__AVAILABLE DATA__:

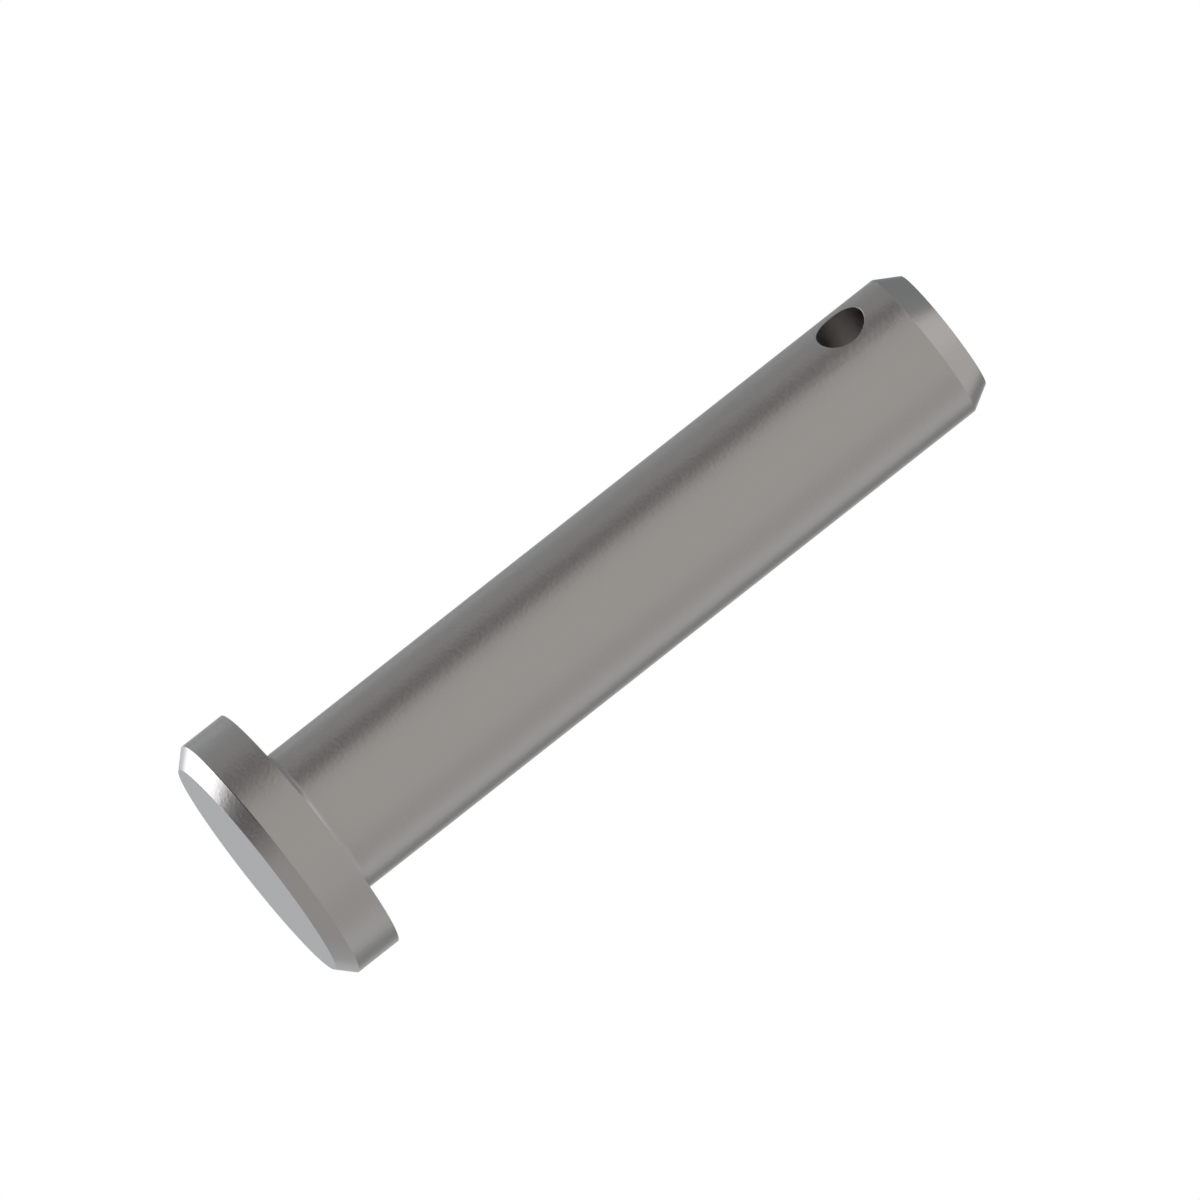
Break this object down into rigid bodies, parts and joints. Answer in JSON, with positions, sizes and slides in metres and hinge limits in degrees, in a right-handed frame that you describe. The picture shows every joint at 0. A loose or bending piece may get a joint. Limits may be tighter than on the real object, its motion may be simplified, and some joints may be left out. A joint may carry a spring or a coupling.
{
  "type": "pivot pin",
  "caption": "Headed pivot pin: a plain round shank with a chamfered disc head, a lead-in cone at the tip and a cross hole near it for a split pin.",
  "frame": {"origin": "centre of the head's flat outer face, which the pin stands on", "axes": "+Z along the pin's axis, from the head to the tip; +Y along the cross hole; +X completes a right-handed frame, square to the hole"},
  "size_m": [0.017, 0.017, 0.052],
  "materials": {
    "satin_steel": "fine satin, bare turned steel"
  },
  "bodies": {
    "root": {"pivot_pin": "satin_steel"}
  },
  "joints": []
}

__WHAT THE TASK ASKS__: From the listing above, extract every line exactly as it stands.

__THE ANSWER__:
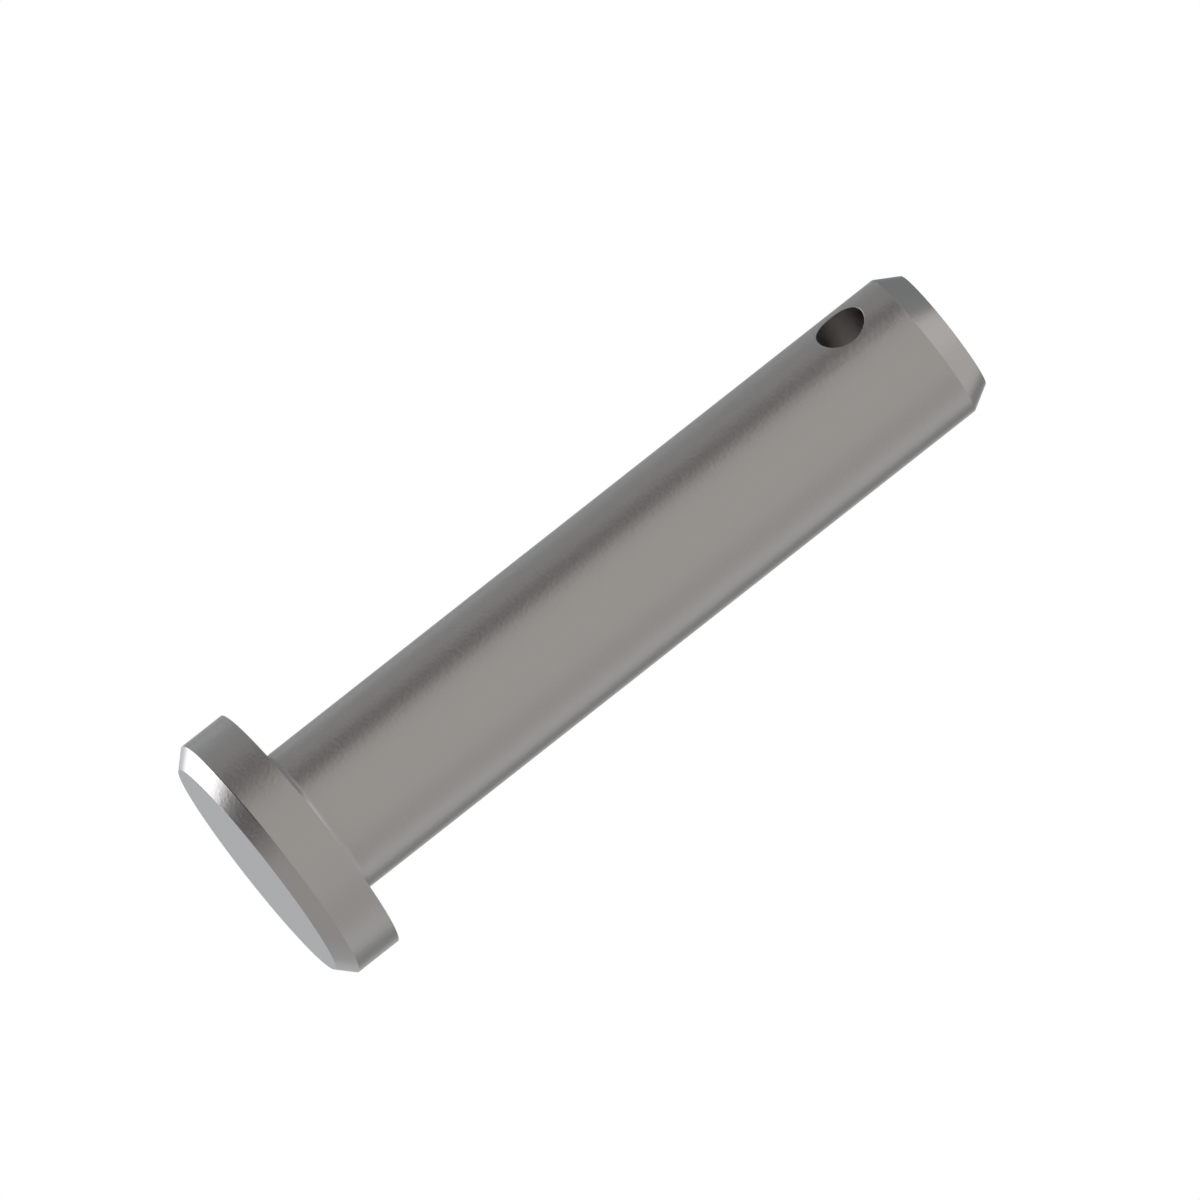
Break this object down into rigid bodies, parts and joints. Answer in JSON, with positions, sizes and slides in metres and hinge limits in degrees, in a right-handed frame that you describe. The picture shows every joint at 0. A loose or bending piece may get a joint. Limits may be tighter than on the real object, its motion may be simplified, and some joints may be left out. A joint may carry a spring or a coupling.
{
  "type": "pivot pin",
  "caption": "Headed pivot pin: a plain round shank with a chamfered disc head, a lead-in cone at the tip and a cross hole near it for a split pin.",
  "frame": {"origin": "centre of the head's flat outer face, which the pin stands on", "axes": "+Z along the pin's axis, from the head to the tip; +Y along the cross hole; +X completes a right-handed frame, square to the hole"},
  "size_m": [0.017, 0.017, 0.052],
  "materials": {
    "satin_steel": "fine satin, bare turned steel"
  },
  "bodies": {
    "root": {"pivot_pin": "satin_steel"}
  },
  "joints": []
}